New Jersey killed a high-sticking penalty on Elias late in the period and generated a solid scoring chance as Joseph stopped Bob Corkum's shot on a shorthanded 2-on-1. Elias' infraction also was the Devils' last penalty of the series.
The line of Nemchinov, Alexander Mogilny and Scott Gomez threatened twice late in the first period, then broke through against Joseph early in the second. Mogilny carried down the right side and shoveled a backhanded pass in front to Nemchinov, who skated in unchecked and deflected the puck past Joseph.
Quinn cited that goal as a turning point.
"Looked safe as you could get from the standpoint of handling the rush. And then, suddenly, there was a wide-open guy and somehow they made the play through our defenseman," he said.
It ended a 24-game playoff drought for Nemchinov, who had not scored since Game Five of last year's conference finals against Toronto.
"I think Nemchinov's goal gave us a huge lift. That was a big boost of confidence for us," Arnott said. "After that, there was no looking back. We just went out and did what Larry told us to do. Good things happened and it opened it up for us."
Nik Antropov, a healthy scratch in Games Five and Six, took a retaliatory high-sticking penalty at 6:09 of the second period and New Jersey scored on the power play for the sixth straight contest.
Elias was at the edge of the right circle, took a cross-ice pass from Sykora and one-timed a wrist shot over a sliding Joseph and under the crossbar. Elias scored both goals in Game Seven of last year's conference finals against Philadelphia.
"He was playing very well before. He was getting chances," Sykora said of his linemate. "Tonight he really beared down on his chances and he scored two very important goals. Tonight the puck was going in for him."
The onslaught continued less than two minutes later as New Jersey scored on its next shot against Joseph. Stevens made a perfect diagonal pass from the top of the left circle, finding Elias low in the right circle, where he whipped another one-timer by the scrambling goaltender.
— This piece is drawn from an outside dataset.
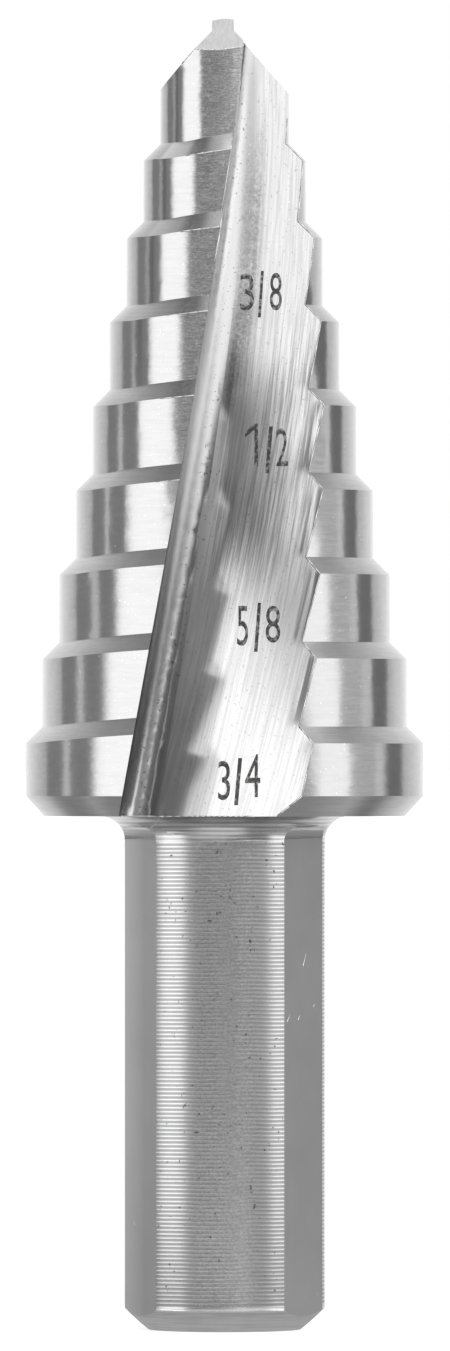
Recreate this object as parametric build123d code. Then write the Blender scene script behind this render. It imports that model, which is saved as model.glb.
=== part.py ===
from build123d import *
from math import asin, cos, degrees, radians, sin, tan
import os

# Step drill of nine sizes with two spiral flutes, ground from one bar of tool steel.
# Millimetres. The origin is the centre of the shank end, and +Z runs to the point.
# An azimuth of 0 faces -Y, and it grows towards +X. Angles are in degrees.

# Shank, which runs from its end up to the skirt of the cone
SHANK_DIAMETER = 9.525
SHANK_LENGTH = 24.4
SHANK_FLATS = 3
SHANK_FLAT_DEPTH = 0.3
SHANK_FLAT_AZIMUTH = 56.7
FLAT_END_GAP = 0.4
FLAT_RUNOUT_RADIUS = 0.78
END_CHAMFER_WIDTH = 1.15
END_CHAMFER_ANGLE = 42.0
END_CHAMFER_CROWN = 0.03
NECK_RADIUS = 1.19

# Stepped cone, with lengths and diameters taken at the cutting edge
STEP_COUNT = 9
FIRST_DIAMETER = 6.35
DIAMETER_GROWTH = 1.5875
FIRST_STEP_LENGTH = 5.57
STEP_PITCH = 4.0
SECOND_STEP_SHORTFALL = 0.3
LAST_STEP_LENGTH = 3.84
SHOULDER_ANGLE = 45.0
SKIRT_CHAMFER_WIDTH = 0.88
SKIRT_CHAMFER_HEIGHT = 0.96

# Relief ground behind each cutting edge
RADIAL_RELIEF_RATE = 0.0013
AXIAL_RELIEF = 0.40
AXIAL_RELIEF_SPAN = 44.0
LAND_SPAN = 137.0
LEAD_IN_SPAN = 10.0

# Flutes, each value given at four even stations between places near the point and the skirt
FLUTE_COUNT = 2
TOP_STATION_DEPTH = 0.3
BOTTOM_STATION_RISE = 1.0
CORE_HALF_THICKNESS = (0.5, 2.1, 3.88, 5.65)
FLOOR_AZIMUTH = (17.0, -3.0, -20.5, -30.0)
RAKE_OFFSET = (0.73, -0.82, -2.72, -4.81)
RAKE_AZIMUTH = (6.0, 3.0, 1.0, 0.0)
FLUTE_CORNER_RADIUS = 1.15
FLUTE_REACH = 16.0

# Split point
FLANK_SLOPE = 27.5
FLANK_AZIMUTH = -12.5
THINNING_SLOPE = 28.5
THINNING_AZIMUTH = -45.0
THINNING_START = 0.15
CHISEL_HALF_WIDTH = 0.52
CHISEL_SHIFT = 0.08
GASH_SLOPE = 48.5
CHISEL_HEIGHT = 0.64
GASH_RADIUS = 0.8
GASH_REACH = 6.0

# Construction
SECTION_STEP = 10.0
SEAM_AZIMUTH = 17.0
CORE_OVERLAP = 0.25
FLUTE_SECTIONS = 12
STOCK_OVER_POINT = 0.5
CUTTER_OVERRUN = 1.2
QUARTER_ARC_HANDLE = 0.5523

SHANK_RADIUS = SHANK_DIAMETER / 2
STEP_RISE = DIAMETER_GROWTH / 2
SHOULDER_LENGTH = STEP_RISE * tan(radians(SHOULDER_ANGLE))
SECOND_STEP_TOP = SHANK_LENGTH + LAST_STEP_LENGTH + STEP_PITCH * (STEP_COUNT - 2) - SECOND_STEP_SHORTFALL
POINT_HEIGHT = SECOND_STEP_TOP + SHOULDER_LENGTH + FIRST_STEP_LENGTH
STOCK_TOP = POINT_HEIGHT + STOCK_OVER_POINT
LAND_TURN = 360.0 / FLUTE_COUNT
SOCKET_RADIUS = CORE_HALF_THICKNESS[0] - CORE_OVERLAP / 2


def along_flute(stations, height):
    """A cubic curve through four values spaced evenly from the point to the skirt."""
    top = POINT_HEIGHT - TOP_STATION_DEPTH
    bottom = SHANK_LENGTH + BOTTOM_STATION_RISE
    place = (len(stations) - 1) * (top - height) / (top - bottom)
    total = 0.0
    for index, value in enumerate(stations):
        weight = 1.0
        for other in range(len(stations)):
            if other != index:
                weight *= (place - other) / (index - other)
        total += value * weight
    return total


def direction(azimuth):
    """The level unit vector that points towards an azimuth."""
    return Vector(sin(radians(azimuth)), -cos(radians(azimuth)), 0)


def at(azimuth, radius, height):
    """The point at a radius and a height in the half-plane of an azimuth."""
    return direction(azimuth) * radius + Vector(0, 0, height)


def edge_azimuth(radius, height):
    """Where the cutting edge lies on a step of this radius."""
    offset = along_flute(RAKE_OFFSET, height)
    return along_flute(RAKE_AZIMUTH, height) + degrees(asin(offset / radius))


def angle_behind_edge(azimuth, radius, height):
    """How far a place lies behind a cutting edge, or ahead of it where the result is negative."""
    behind = (edge_azimuth(radius, height) - azimuth + LEAD_IN_SPAN) % LAND_TURN
    return behind - LEAD_IN_SPAN


def drop(behind, rate, span):
    """A drop that grows from the edge over a span, and is taken back where the flute cuts it away."""
    grown = rate * min(behind, span)
    if behind <= LAND_SPAN:
        return grown
    taken_back = (behind - LAND_SPAN) / (LAND_TURN - LEAD_IN_SPAN - LAND_SPAN)
    return grown - taken_back * (grown + rate * LEAD_IN_SPAN)


def radial_relief(behind):
    """The loss of a land's radius, which grows all the way to its heel."""
    return drop(behind, RADIAL_RELIEF_RATE, LAND_SPAN)


def axial_relief(behind):
    """The fall of a land's shoulders, complete a short way behind the edge."""
    return drop(behind, AXIAL_RELIEF / AXIAL_RELIEF_SPAN, AXIAL_RELIEF_SPAN)


def step_radius(number):
    """The radius of a step, with step 1 next to the point."""
    return FIRST_DIAMETER / 2 + STEP_RISE * (number - 1)


def step_top(number):
    """The height of the top of a step's wall."""
    if number == 2:
        return SECOND_STEP_TOP
    return SHANK_LENGTH + LAST_STEP_LENGTH + STEP_PITCH * (STEP_COUNT - number)


def land_section(azimuth):
    """The stepped outline in one half-plane, shifted in and down by the relief there."""

    def relieved(radius, height, sinks=True):
        behind = angle_behind_edge(azimuth, radius, height)
        fall = axial_relief(behind) if sinks else 0.0
        return at(azimuth, radius - radial_relief(behind), height - fall)

    last = step_radius(STEP_COUNT)
    corners = [
        at(azimuth, SOCKET_RADIUS, SHANK_LENGTH),
        relieved(last - SKIRT_CHAMFER_WIDTH, SHANK_LENGTH, False),
        relieved(last, SHANK_LENGTH + SKIRT_CHAMFER_HEIGHT, False),
    ]
    for number in range(STEP_COUNT, 1, -1):
        corners.append(relieved(step_radius(number), step_top(number)))
        corners.append(relieved(step_radius(number - 1), step_top(number) + SHOULDER_LENGTH))
    corners.append(relieved(step_radius(1), STOCK_TOP, False))
    corners.append(at(azimuth, SOCKET_RADIUS, STOCK_TOP))
    return Face(Wire.make_polygon(corners))


def stepped_cone():
    """Both relieved lands before fluting, joined along their seams by the core."""
    count = round(LAND_TURN / SECTION_STEP)
    sections = [land_section(SEAM_AZIMUTH - LAND_TURN * index / count) for index in range(count + 1)]
    land = loft(sections)
    core = Pos(0, 0, SHANK_LENGTH) * Cylinder(
        SOCKET_RADIUS + CORE_OVERLAP,
        STOCK_TOP - SHANK_LENGTH,
        align=(Align.CENTER, Align.CENTER, Align.MIN),
    )
    cone = core
    for number in range(FLUTE_COUNT):
        cone += Rot(0, 0, LAND_TURN * number) * land
    return cone


def shank():
    """The round shank with its crowned end chamfer, and the neck that flares into the skirt."""
    end_radius = SHANK_RADIUS - END_CHAMFER_WIDTH
    chamfer_height = END_CHAMFER_WIDTH * tan(radians(END_CHAMFER_ANGLE))
    crown = 2 * END_CHAMFER_CROWN
    flare = SHANK_RADIUS + NECK_RADIUS
    neck_start = SHANK_LENGTH - NECK_RADIUS
    handle = NECK_RADIUS * QUARTER_ARC_HANDLE
    inside = SHANK_LENGTH + SKIRT_CHAMFER_HEIGHT
    core = step_radius(STEP_COUNT) - 2 * SKIRT_CHAMFER_WIDTH
    with BuildSketch(Plane.XZ) as outline:
        with BuildLine():
            Polyline((0, inside), (0, 0), (end_radius, 0))
            Bezier(
                (end_radius, 0),
                (
                    (end_radius + SHANK_RADIUS) / 2 + crown * sin(radians(END_CHAMFER_ANGLE)),
                    chamfer_height / 2 - crown * cos(radians(END_CHAMFER_ANGLE)),
                ),
                (SHANK_RADIUS, chamfer_height),
            )
            Line((SHANK_RADIUS, chamfer_height), (SHANK_RADIUS, neck_start))
            Bezier(
                (SHANK_RADIUS, neck_start),
                (SHANK_RADIUS, neck_start + handle),
                (flare - handle, SHANK_LENGTH),
                (flare, SHANK_LENGTH),
            )
            Polyline(
                (flare, SHANK_LENGTH),
                (core, SHANK_LENGTH),
                (core, inside),
                (0, inside),
            )
        make_face()
    return revolve(outline.sketch, Axis.Z)


def flat_cutter(number):
    """The slab that grinds one shank flat, with the wheel's radius at its upper end."""
    azimuth = SHANK_FLAT_AZIMUTH + number * 360 / SHANK_FLATS
    face = SHANK_RADIUS - SHANK_FLAT_DEPTH
    slab = Pos(face, 0, -CUTTER_OVERRUN) * Box(
        SHANK_RADIUS,
        SHANK_DIAMETER,
        SHANK_LENGTH - FLAT_END_GAP + CUTTER_OVERRUN,
        align=(Align.MIN, Align.CENTER, Align.MIN),
    )
    upper_edges = slab.edges().filter_by(Axis.Y).sort_by(Axis.Z)[-2:]
    slab = fillet(upper_edges.sort_by(Axis.X)[0], FLAT_RUNOUT_RADIUS)
    return Rot(0, 0, azimuth - 90) * slab


def flute_section(height):
    """The flute across the axis: rake wall, corner radius and floor, open outwards."""
    floor = direction(along_flute(FLOOR_AZIMUTH, height))
    along_floor = Vector(-floor.Y, floor.X, 0)
    rake = direction(along_flute(RAKE_AZIMUTH, height))
    across_rake = Vector(-rake.Y, rake.X, 0)
    depth = along_flute(CORE_HALF_THICKNESS, height)
    offset = along_flute(RAKE_OFFSET, height)
    # The corner lies at depth along the floor's normal and at offset from the rake's line.
    turn = across_rake.X * floor.Y - across_rake.Y * floor.X
    corner = Vector(
        (offset * floor.Y - depth * across_rake.Y) / turn,
        (depth * across_rake.X - offset * floor.X) / turn,
        0,
    )
    middle = corner + Vector(0, 0, height)
    # The corner's arc starts at its seat on each wall and is drawn by a curve of the same ends and pull.
    opening = along_floor.get_angle(rake)
    seat = FLUTE_CORNER_RADIUS / tan(radians(opening / 2))
    pull = FLUTE_CORNER_RADIUS * 4 / 3 * tan(radians((180 - opening) / 4))
    with BuildLine() as outline:
        Bezier(
            middle + rake * seat,
            middle + rake * (seat - pull),
            middle + along_floor * (seat - pull),
            middle + along_floor * seat,
        )
        Polyline(
            middle + along_floor * seat,
            middle + along_floor * FLUTE_REACH,
            middle + (along_floor + rake) * FLUTE_REACH,
            middle + rake * FLUTE_REACH,
            middle + rake * seat,
        )
    return Face(Wire(outline.edges()))


def flute_cutter():
    """One spiral flute, from past the point to just below the skirt."""
    top = STOCK_TOP + CUTTER_OVERRUN
    bottom = SHANK_LENGTH - CUTTER_OVERRUN
    step = (top - bottom) / (FLUTE_SECTIONS - 1)
    return loft([flute_section(bottom + step * index) for index in range(FLUTE_SECTIONS)])


def gash_cutter():
    """The notch that thins the web to the chisel and slopes down to the first step."""
    top = STOCK_TOP + CUTTER_OVERRUN
    root_height = POINT_HEIGHT - CHISEL_HEIGHT
    fall = (GASH_REACH - CHISEL_HALF_WIDTH) * tan(radians(GASH_SLOPE))
    with BuildSketch(Plane.XZ) as outline:
        with BuildLine():
            Polyline(
                (-CHISEL_HALF_WIDTH, top),
                (-CHISEL_HALF_WIDTH, root_height),
                (-GASH_REACH, root_height - fall),
                (-GASH_REACH, top),
                close=True,
            )
        make_face()
        root = outline.vertices().sort_by_distance((-CHISEL_HALF_WIDTH, 0, root_height))[0]
        fillet(root, GASH_RADIUS)
    return extrude(outline.sketch, GASH_REACH, both=True)


def ground_plane(number, azimuth, slope, start):
    """A flat ground behind one lip, falling from a place on the chisel edge."""
    turn = LAND_TURN * number
    along_chisel = direction(FLANK_AZIMUTH - 90 + turn)
    lean = direction(azimuth + turn) * sin(radians(slope))
    return Plane(
        origin=along_chisel * start + Vector(0, 0, POINT_HEIGHT),
        z_dir=lean + Vector(0, 0, cos(radians(slope))),
    )


def step_drill():
    """The finished drill as one solid."""
    drill = stepped_cone() + shank()
    flute = flute_cutter()
    gash = gash_cutter()
    for number in range(FLUTE_COUNT):
        drill -= Rot(0, 0, LAND_TURN * number) * flute
        drill -= Pos(-CHISEL_SHIFT, 0, 0) * Rot(0, 0, LAND_TURN * number) * gash
        flank = ground_plane(number, FLANK_AZIMUTH, FLANK_SLOPE, 0.0)
        thinning = ground_plane(number, THINNING_AZIMUTH, THINNING_SLOPE, THINNING_START)
        for plane in (flank, thinning):
            drill = split(drill, bisect_by=plane, keep=Keep.BOTTOM)
    for number in range(SHANK_FLATS):
        drill -= flat_cutter(number)
    return drill


def main():
    os.makedirs("parts", exist_ok=True)
    drill = step_drill()
    solid = drill.solids()[0]
    solid.label = "step_drill"
    export_step(solid, "parts/step_drill.step")
    print("step_drill", round(solid.volume, 2), "mm3")


main()
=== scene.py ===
from math import atan2, cos, hypot, pi, radians, sin, tan, tau

import bmesh
import bpy
from bpy.props import FloatProperty, FloatVectorProperty, IntProperty, PointerProperty
from mathutils import Matrix, Vector, noise
from mathutils.bvhtree import BVHTree


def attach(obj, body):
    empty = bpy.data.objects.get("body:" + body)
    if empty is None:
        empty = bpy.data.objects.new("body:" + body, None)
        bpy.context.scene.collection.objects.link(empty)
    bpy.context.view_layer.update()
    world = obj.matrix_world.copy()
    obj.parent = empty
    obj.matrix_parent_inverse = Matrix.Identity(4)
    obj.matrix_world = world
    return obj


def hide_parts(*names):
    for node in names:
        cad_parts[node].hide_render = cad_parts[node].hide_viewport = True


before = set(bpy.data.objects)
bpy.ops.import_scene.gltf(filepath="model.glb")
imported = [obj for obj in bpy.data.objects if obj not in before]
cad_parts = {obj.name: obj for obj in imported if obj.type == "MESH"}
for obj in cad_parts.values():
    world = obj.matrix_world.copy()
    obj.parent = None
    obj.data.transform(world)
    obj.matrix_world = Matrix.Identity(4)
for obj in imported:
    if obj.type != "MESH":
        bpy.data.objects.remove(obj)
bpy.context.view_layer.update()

bl_info = {
    "name": "Step drill",
    "version": (1, 0, 0),
    "blender": (4, 5, 0),
    "location": "3D View > Sidebar > Step drill",
    "description": "Dresses the packed solid of a step drill in turned and ground steel",
    "category": "Object",
}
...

I hit Patrik once in the first and nothing materialized. But we did it again in the second and we got a goal from it," Stevens said.
Joseph recovered to deny Madden from point-blank range, but Stevens beat him through traffic from the left point with 5:19 to go in the period. It was Stevens' first playoff goal in 18 games and established the first three-goal lead by either team since Game Two, when New Jersey also scored four times in the second period.
"We got the lead finally, and then they have to score," Sykora said. "When they have to score, they're going to give us 3-on-2s and 2-on-1s. We've got a lot of offense here and when you get those chances, you're going to score. It's so much easier to play with the lead, especially in the playoffs."
"I thought we played a great first period. I don't think we even gave them an opportunity to get a good scoring chance on Cujo in the first," said Thomas. "The second period, for whatever reason, we just went flat. I don't know what it was. And that was the game right there."
Typical of the Maple Leafs' struggles Wednesday night was Jonas Hoglund fanning from the doorstep after he and Tucker were left alone in front against Brodeur with 13 1/2 minutes left in the third period.
Just over four minutes later, Madden got away from Antropov's check in the slot and banged in Sykora's centering pass from behind the net for his second playoff goal.